> Given material

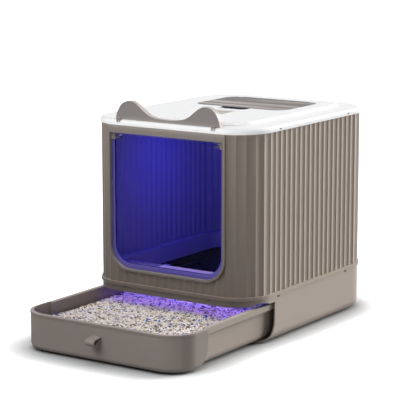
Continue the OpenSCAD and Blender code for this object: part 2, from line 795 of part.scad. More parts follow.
// the pellets lie in the tray as one mass, level but for a low heap
module litter_fill() {
    inset = tray_t + gap;
    low = tray_z + tray_t;
    ledge = 16 + tray_t;
    foot = tray_foot - inset;
    near = front_y + 13;
    color([0.78, 0.73, 0.70]) opened() difference() {
        union() {
            translate([0, 0, low]) linear_extrude(litter_z - low) long_plan(inset);
            translate([0, 0, ledge]) linear_extrude(litter_z - ledge) wide_plan(inset);
            translate([heap_x, heap_y, litter_z - 1])
                cylinder(r1 = heap_r, r2 = 0.55 * heap_r, h = 1 + 0.7 * heap_h);
            translate([heap_x, heap_y, litter_z])
                cylinder(r1 = 0.7 * heap_r, r2 = 0.2 * heap_r, h = heap_h);
        }
        // rounded along the tray's foot
        translate([0, (near + tray_back) / 2, 0])
            ring(tray_w - 2 * inset, tray_back - near - 2 * inset, 44 - inset) difference() {
                translate([-foot, low - 1]) square([foot + 1, foot + 1]);
                translate([-foot, low + foot]) circle(foot);
            }
    }
}

// ---- every piece in its place ----

module placed() {
    translate([0, mid_y, 0]) children();
}

placed() base_housing();
placed() base_feet();
placed() runner_left();
placed() runner_right();
placed() upper_shell();
placed() shell_clips();
placed() entry_frame();
placed() inner_deck();
placed() entry_flap();
placed() flap_rim();
placed() flap_pins();
placed() lid_cover();
placed() lid_clips();
placed() rear_catch();
placed() ear_plate();
placed() hatch_cover();
placed() hatch_pins();
placed() lamp_case();
placed() lamp_board();
placed() lamp_leds();
placed() lamp_lens();
placed() lamp_switch();
placed() battery_cells();
placed() battery_contacts();
placed() lamp_cover();
placed() lamp_button();
placed() drawer_tray();
placed() drawer_front();
placed() pull_tab();
placed() drawer_feet();
placed() drawer_stops();
placed() litter_fill();
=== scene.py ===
# %% [markdown]
# # A drawer litter box, dressed piece by piece
# The shapes come from a solid model that is already packed. This script loads it as a fixed
# frame, gives every piece its finish, makes the pieces that solids can't show well, such as the
# loose litter, and lights the whole on a pale floor. All lengths are in metres.

# %% Load the fixed frame
import math
import bmesh
import bpy
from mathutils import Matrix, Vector, noise


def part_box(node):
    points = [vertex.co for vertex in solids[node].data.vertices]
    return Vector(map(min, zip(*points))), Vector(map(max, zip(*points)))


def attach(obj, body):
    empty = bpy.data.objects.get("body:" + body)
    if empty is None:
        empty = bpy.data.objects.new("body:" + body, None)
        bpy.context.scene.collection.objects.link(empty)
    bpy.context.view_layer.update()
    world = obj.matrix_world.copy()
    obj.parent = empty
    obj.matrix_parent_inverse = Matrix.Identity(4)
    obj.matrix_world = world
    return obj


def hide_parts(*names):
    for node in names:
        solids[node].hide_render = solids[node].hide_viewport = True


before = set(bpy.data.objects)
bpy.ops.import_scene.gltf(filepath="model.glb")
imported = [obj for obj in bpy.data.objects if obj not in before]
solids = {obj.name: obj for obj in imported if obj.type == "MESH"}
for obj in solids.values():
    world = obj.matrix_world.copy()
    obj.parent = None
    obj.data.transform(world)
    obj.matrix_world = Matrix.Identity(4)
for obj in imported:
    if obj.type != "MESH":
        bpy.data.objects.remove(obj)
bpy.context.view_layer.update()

# %% [markdown]
# ## The camera
# A long lens stands well back, to the right of the front and about eleven degrees above level, so
# that the front, the long side and a thin strip of the lid all show. It could be placed by eye, but
# the place, the aim and the lens were fitted to the object's own edges, which is surer.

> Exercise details
Reproduce the material above exactly; please quote every line of it.

> Written response
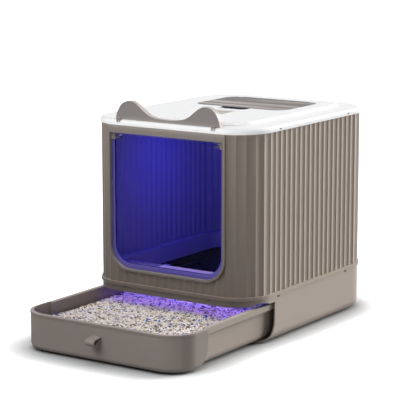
Continue the OpenSCAD and Blender code for this object: part 2, from line 795 of part.scad. More parts follow.
// the pellets lie in the tray as one mass, level but for a low heap
module litter_fill() {
    inset = tray_t + gap;
    low = tray_z + tray_t;
    ledge = 16 + tray_t;
    foot = tray_foot - inset;
    near = front_y + 13;
    color([0.78, 0.73, 0.70]) opened() difference() {
        union() {
            translate([0, 0, low]) linear_extrude(litter_z - low) long_plan(inset);
            translate([0, 0, ledge]) linear_extrude(litter_z - ledge) wide_plan(inset);
            translate([heap_x, heap_y, litter_z - 1])
                cylinder(r1 = heap_r, r2 = 0.55 * heap_r, h = 1 + 0.7 * heap_h);
            translate([heap_x, heap_y, litter_z])
                cylinder(r1 = 0.7 * heap_r, r2 = 0.2 * heap_r, h = heap_h);
        }
        // rounded along the tray's foot
        translate([0, (near + tray_back) / 2, 0])
            ring(tray_w - 2 * inset, tray_back - near - 2 * inset, 44 - inset) difference() {
                translate([-foot, low - 1]) square([foot + 1, foot + 1]);
                translate([-foot, low + foot]) circle(foot);
            }
    }
}

// ---- every piece in its place ----

module placed() {
    translate([0, mid_y, 0]) children();
}

placed() base_housing();
placed() base_feet();
placed() runner_left();
placed() runner_right();
placed() upper_shell();
placed() shell_clips();
placed() entry_frame();
placed() inner_deck();
placed() entry_flap();
placed() flap_rim();
placed() flap_pins();
placed() lid_cover();
placed() lid_clips();
placed() rear_catch();
placed() ear_plate();
placed() hatch_cover();
placed() hatch_pins();
placed() lamp_case();
placed() lamp_board();
placed() lamp_leds();
placed() lamp_lens();
placed() lamp_switch();
placed() battery_cells();
placed() battery_contacts();
placed() lamp_cover();
placed() lamp_button();
placed() drawer_tray();
placed() drawer_front();
placed() pull_tab();
placed() drawer_feet();
placed() drawer_stops();
placed() litter_fill();
=== scene.py ===
# %% [markdown]
# # A drawer litter box, dressed piece by piece
# The shapes come from a solid model that is already packed. This script loads it as a fixed
# frame, gives every piece its finish, makes the pieces that solids can't show well, such as the
# loose litter, and lights the whole on a pale floor. All lengths are in metres.

# %% Load the fixed frame
import math
import bmesh
import bpy
from mathutils import Matrix, Vector, noise


def part_box(node):
    points = [vertex.co for vertex in solids[node].data.vertices]
    return Vector(map(min, zip(*points))), Vector(map(max, zip(*points)))


def attach(obj, body):
    empty = bpy.data.objects.get("body:" + body)
    if empty is None:
        empty = bpy.data.objects.new("body:" + body, None)
        bpy.context.scene.collection.objects.link(empty)
    bpy.context.view_layer.update()
    world = obj.matrix_world.copy()
    obj.parent = empty
    obj.matrix_parent_inverse = Matrix.Identity(4)
    obj.matrix_world = world
    return obj


def hide_parts(*names):
    for node in names:
        solids[node].hide_render = solids[node].hide_viewport = True


before = set(bpy.data.objects)
bpy.ops.import_scene.gltf(filepath="model.glb")
imported = [obj for obj in bpy.data.objects if obj not in before]
solids = {obj.name: obj for obj in imported if obj.type == "MESH"}
for obj in solids.values():
    world = obj.matrix_world.copy()
    obj.parent = None
    obj.data.transform(world)
    obj.matrix_world = Matrix.Identity(4)
for obj in imported:
    if obj.type != "MESH":
        bpy.data.objects.remove(obj)
bpy.context.view_layer.update()

# %% [markdown]
# ## The camera
# A long lens stands well back, to the right of the front and about eleven degrees above level, so
# that the front, the long side and a thin strip of the lid all show. It could be placed by eye, but
# the place, the aim and the lens were fitted to the object's own edges, which is surer.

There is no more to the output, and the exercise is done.